Um pouco de história¶
Eu falei que essa era a terceira encarnação do mongomotor. Já a primeira (por volta de 2013) não era nem uma biblioteca separada, era um package dentro de um projeto feito com tornado e a ideia era bem parecida com essa. Eu simplesmente reimplementava o que precisava pra funcionar com o tornado. Quando eventualmente quis usar o mesmo esquema em outro projeto - esse com asyncio - foi que separei em uma biblioteca separada e fui ver como o motor implementava o suporte a tornado e asyncio (que na época não tinha nem a sintaxe de async/await).

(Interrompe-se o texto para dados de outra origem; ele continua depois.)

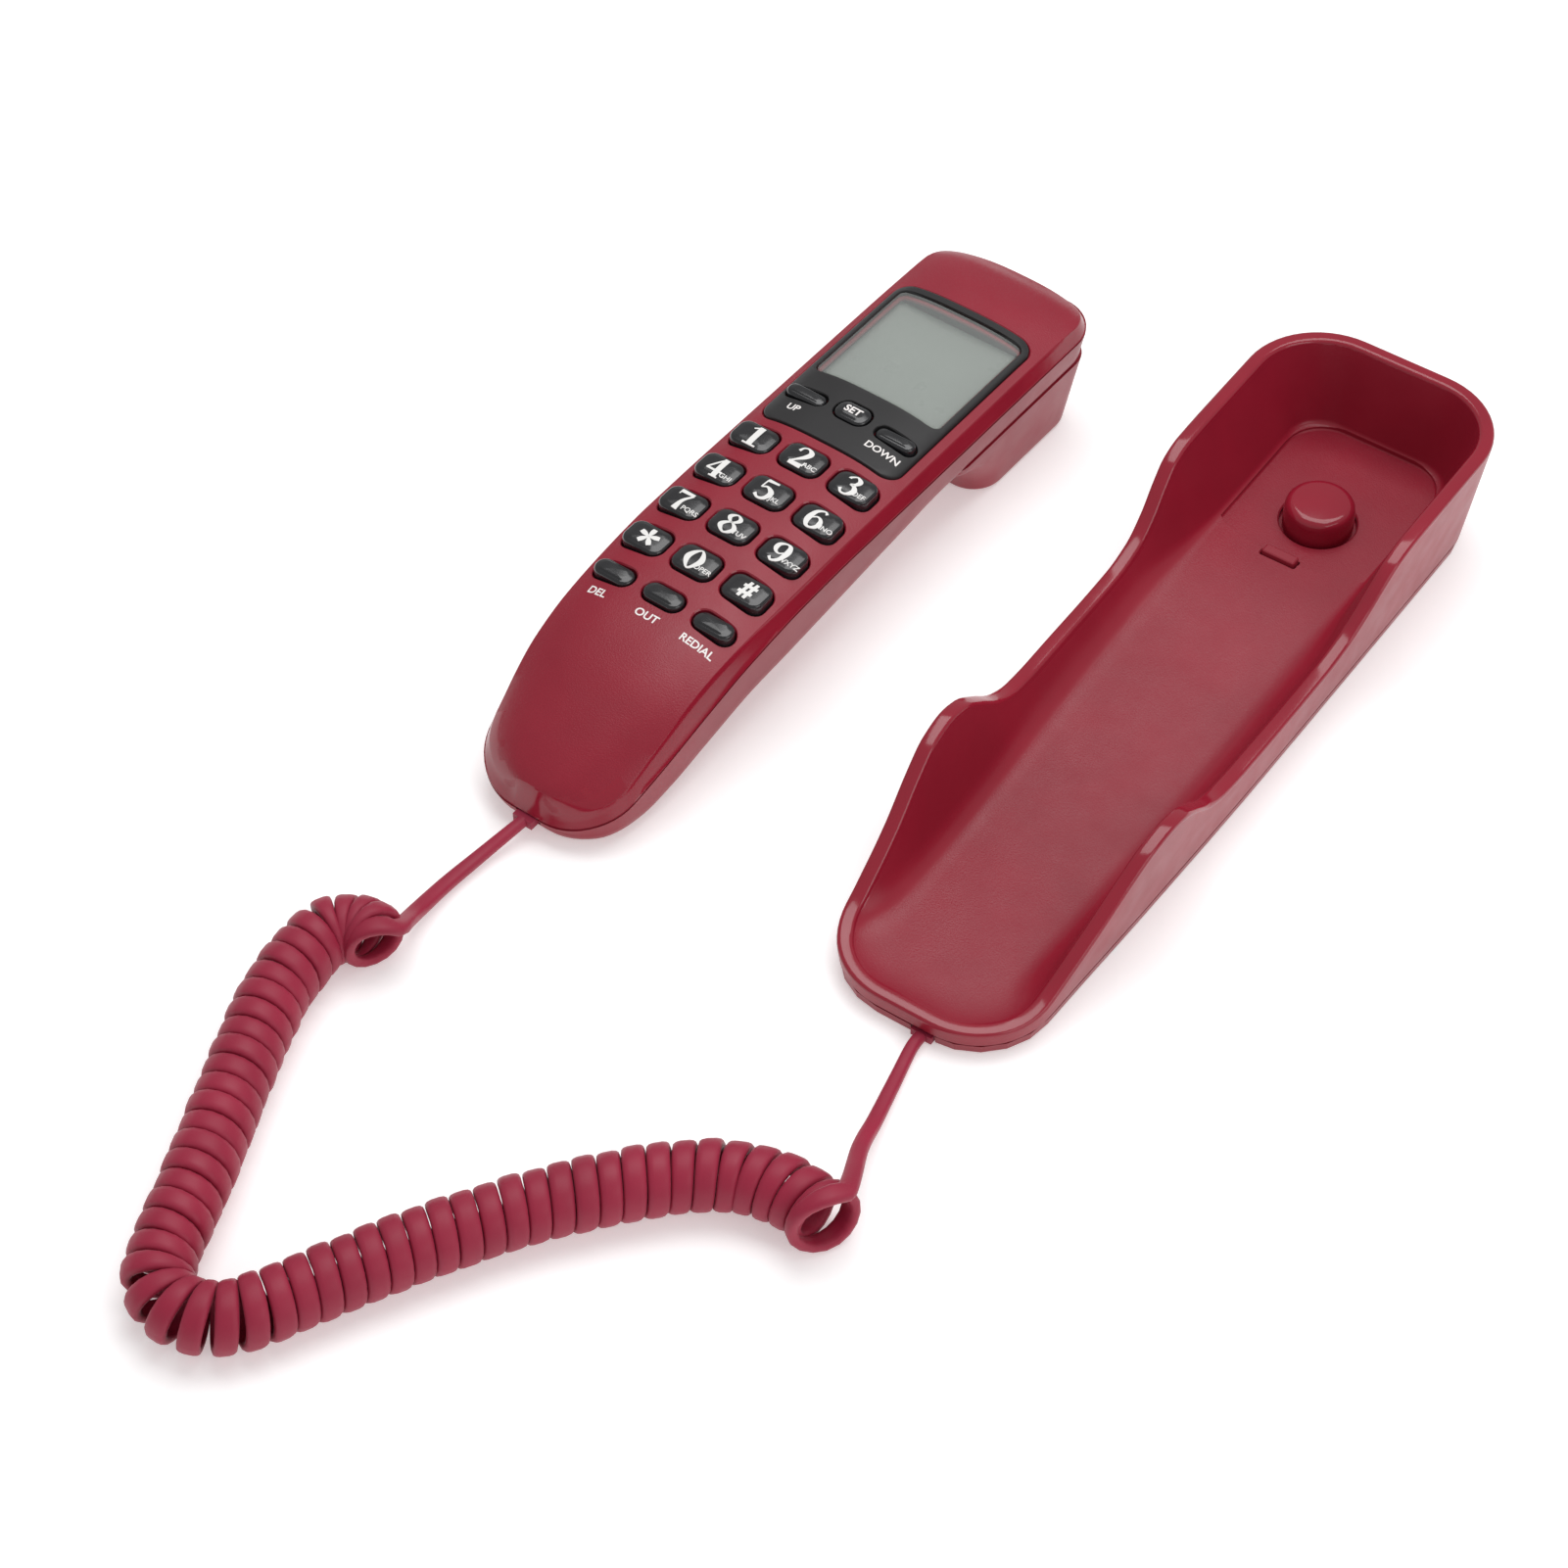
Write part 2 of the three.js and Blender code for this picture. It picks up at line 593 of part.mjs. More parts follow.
const curl = (route) => {
  const points = route.map(([x, y]) => [x, y, CORD.height]);
  const length = new THREE.CatmullRomCurve3(points.map((p) => new THREE.Vector3(...p))).getLength();
  return tube(points, CORD.coil, Math.max(2, Math.round(length / 6)), 12);
};

// Materials
function material(color, roughness, metalness = 0) {
  return new THREE.MeshStandardMaterial({ color, roughness, metalness });
}
const shellRed = () => material(0x8f2233, 0.38);
const keyBlack = () => material(0x1b1b1e, 0.25);
const cordRed = () => material(0xa02040, 0.55);
const steel = () => material(0xb8babd, 0.3, 1);

function add(group, name, solid, look) {
  const mesh = new THREE.Mesh(toGeometry(solid), look);
  mesh.name = name;
  group.add(mesh);
}

const phone = new THREE.Group();

const cradle = new THREE.Group();
add(cradle, "cradle_tub", cradleTub(), shellRed());
add(cradle, "cradle_back_plate", cradlePlate(), shellRed());
add(cradle, "hook_plunger", hookPlunger(), shellRed());
add(cradle, "hook_spring", hookSpring(), steel());
add(cradle, "hook_switch", box(4, 10, 3.4, 15.6, HOOK.y, 3), keyBlack());
add(cradle, "retaining_tab", retainingTab(), shellRed());
add(cradle, "cradle_board", box(28, 40, 1.2, 0, 10, 3), material(0x2f6b3c, 0.5));
add(cradle, "ringer_disc", disc(7.5, 0.8, 0, 14, 4.5), material(0xc8a24a, 0.35, 1));
add(cradle, "line_socket", lineSocket(), keyBlack());
add(cradle, "cradle_grommet", box(5.2, 7, 2, grommetX, CRADLE.near + 2.6, 0.4), cordRed());
screwPlaces.forEach(([x, y], i) => {
  add(cradle, "cradle_screw_" + (i + 1), screw(2.6, 1, 5, x, y, 0.3), steel());
});
phone.add(cradle);

const handset = new THREE.Group();
handset.position.set(HANDSET.x, HANDSET.y, 0);
handset.rotation.z = THREE.MathUtils.degToRad(HANDSET.turn);
add(handset, "handset_face_shell", faceShell(), shellRed());
add(handset, "handset_back_shell", backShell(), shellRed());
add(handset, "display_panel", displayPanel(), material(0x26262a, 0.35));
add(handset, "display_lens", displayLens(), material(0xdfe6e2, 0.05));
add(handset, "display_glass", box(35, 34.6, 1.6, 0, 51.6, 29.5), material(0x8f968d, 0.3));
add(handset, "keypad_mat", box(36, 62, 1, 0, -18, 27.2), material(0x3a3a3d, 0.8));
add(handset, "handset_board", box(37, 104, 1.2, 0, 10, 25.6), material(0x2f6b3c, 0.5));
add(handset, "earpiece_capsule", disc(14, 6, 0, earpieceY, 2.8), keyBlack());
add(handset, "microphone_capsule", disc(4.8, 3, 0, microphoneY, 2.6, 20), keyBlack());
add(handset, "handset_grommet", box(5.2, 7, 2.2, 0, HANDSET.near + 1.9, 3.7), cordRed());
screwsY.forEach((y, i) => {
  add(handset, "handset_screw_" + (i + 1), screw(2.5, 0.8, 7, 0, y, underside(y) - 0.1), steel());
});
for (const key of allKeys) add(handset, key.name, keyCap(key), keyBlack());
phone.add(handset);

const cord = new THREE.Group();
for (const [name, route] of Object.entries(coilRoutes)) add(cord, name, curl(route), cordRed());
for (const [name, route] of Object.entries(leadRoutes)) {
  add(cord, name, tube(route, CORD.lead, 12, 8), cordRed());
}
phone.add(cord);

export default phone;
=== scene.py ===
import math

import bmesh
import bpy
import numpy as np
from mathutils import Matrix, Vector


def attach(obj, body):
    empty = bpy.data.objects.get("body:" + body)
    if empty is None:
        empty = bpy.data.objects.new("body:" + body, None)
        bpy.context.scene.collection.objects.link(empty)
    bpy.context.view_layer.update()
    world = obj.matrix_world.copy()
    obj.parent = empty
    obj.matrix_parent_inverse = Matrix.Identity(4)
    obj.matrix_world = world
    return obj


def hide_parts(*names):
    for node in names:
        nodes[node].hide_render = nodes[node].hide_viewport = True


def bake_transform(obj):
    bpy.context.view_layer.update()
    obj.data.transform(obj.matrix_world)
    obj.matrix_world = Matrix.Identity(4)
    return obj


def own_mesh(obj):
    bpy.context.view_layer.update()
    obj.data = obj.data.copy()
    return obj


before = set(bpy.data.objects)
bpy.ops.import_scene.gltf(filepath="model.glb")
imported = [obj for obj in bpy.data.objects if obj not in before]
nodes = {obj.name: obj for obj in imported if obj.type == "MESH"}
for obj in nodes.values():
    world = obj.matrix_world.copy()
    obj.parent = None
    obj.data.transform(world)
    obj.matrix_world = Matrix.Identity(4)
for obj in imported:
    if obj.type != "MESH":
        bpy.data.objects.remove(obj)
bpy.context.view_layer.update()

MM = 0.001
scene = bpy.context.scene


# ---------------------------------------------------------------- camera

CAMERA_PLACE = (274.9, -544.0, 653.6)
CAMERA_TARGET = (-60.4, -63.9, 0.0)
CAMERA_LENS = 89.94


def make_camera():
    data = bpy.data.cameras.new("camera")
    data.lens = CAMERA_LENS
    data.sensor_width = 36
    data.clip_start = 0.05
    camera = bpy.data.objects.new("camera", data)
    scene.collection.objects.link(camera)
    camera.location = Vector(CAMERA_PLACE) * MM
    aim = (Vector(CAMERA_TARGET) - Vector(CAMERA_PLACE)).normalized()
    camera.rotation_mode = "QUATERNION"
    camera.rotation_quaternion = aim.to_track_quat("-Z", "Y")
    scene.camera = camera


make_camera()


# ---------------------------------------------------------------- materials


def shader_of(material):
    return material.node_tree.nodes["Principled BSDF"]


def surface(
    name, colour, roughness, grain=1.0, bump=0.05, vary=0.08, wear=0.0, mottle=0.06, wear_colour=None, **fixed
):
    """A moulded or printed surface: clouded colour, uneven gloss, a fine grain and lighter edges.

    grain is the size of the grain in millimetres, bump its depth, vary the spread of the roughness,
    mottle the spread of the colour and wear the strength of the rubbed edges. fixed holds shader
    sockets by name.
    """
    material = bpy.data.materials.new(name)
    material.use_nodes = True
    tree = material.node_tree
    shader = shader_of(material)
    for socket, value in fixed.items():
        shader.inputs[socket.replace("_", " ")].default_value = value
    place = tree.nodes.new("ShaderNodeTexCoord").outputs["Object"]

    def noise(size_mm, detail):
        made = tree.nodes.new("ShaderNodeTexNoise")
        made.inputs["Scale"].default_value = 1000 / size_mm
        made.inputs["Detail"].default_value = detail
        tree.links.new(place, made.inputs["Vector"])
        return made.outputs["Fac"]

    def spread(source, low, high, from_low=0.3, from_high=0.7):
        made = tree.nodes.new("ShaderNodeMapRange")
        made.inputs["From Min"].default_value = from_low
        made.inputs["From Max"].default_value = from_high
        made.inputs["To Min"].default_value = low
        made.inputs["To Max"].default_value = high
        tree.links.new(source, made.inputs["Value"])
        return made.outputs["Result"]

    def mix(factor, a, b):
        made = tree.nodes.new("ShaderNodeMix")
        made.data_type = "RGBA"
        tree.links.new(factor, made.inputs["Factor"])
        for socket, value in (("A", a), ("B", b)):
            target = [s for s in made.inputs if s.name == socket and s.type == "RGBA"][0]
            if isinstance(value, bpy.types.NodeSocket):
                tree.links.new(value, target)
            else:
                target.default_value = (*value, 1)
        return [s for s in made.outputs if s.type == "RGBA"][0]

    deep = [c * (1 - mottle) for c in colour]
    light = [min(1, c * (1 + mottle)) for c in colour]
    tint = mix(spread(noise(18, 3), 0, 1), deep, light)
    rough = spread(noise(7, 5), roughness - vary / 2, roughness + vary / 2)
    if wear:
        pointed = tree.nodes.new("ShaderNodeNewGeometry").outputs["Pointiness"]
        edge = spread(pointed, 0, wear, 0.52, 0.62)
        rubbed = wear_colour or [0.7 * c + 0.06 for c in colour]
        tint = mix(edge, tint, rubbed)
    tree.links.new(tint, shader.inputs["Base Color"])
    tree.links.new(rough, shader.inputs["Roughness"])
    relief = tree.nodes.new("ShaderNodeBump")
    relief.inputs["Strength"].default_value = bump
    relief.inputs["Distance"].default_value = 0.3 * grain * MM
    tree.links.new(noise(grain, 2), relief.inputs["Height"])
    tree.links.new(relief.outputs["Normal"], shader.inputs["Normal"])
    return material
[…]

Quando vi como o motor funcionava pensei: «Porra, isso é muito louco».
Foi assim que surgiu a segunda encarnação do mongomotor, com o metaprogramming que mostrei no começo. Aquilo era tudo ideia que peguei do motor e adaptei pra usar com o mongoengine. O pymongo tinha um parâmetro não documentado que era basicamente feito pro motor usar. Se a memória não me falha, o parâmetro chamava _sockets e tinha um comentário tipo: «não mexe se você não sabe o que é isso». Basicamente tava lá só pro motor. O mongoengine não tinha nada assim pra mim, então monkey patch foi mato.
Agora temos o terceiro mongomotor. Primeiro re-escrevi pra suportar asyncio, agora pra tirar o motor. O que será depois? Só falta o mongoengine me aprontar alguma.
Antes de ir embora¶
Lembra que eu comentei que a api do motor e do pymongo async era teoricamente a mesma? Então, não é! No motor o queryset.aggregate não é um método assíncrono e no pymongo é. Tive que quebrar api do mongomotor.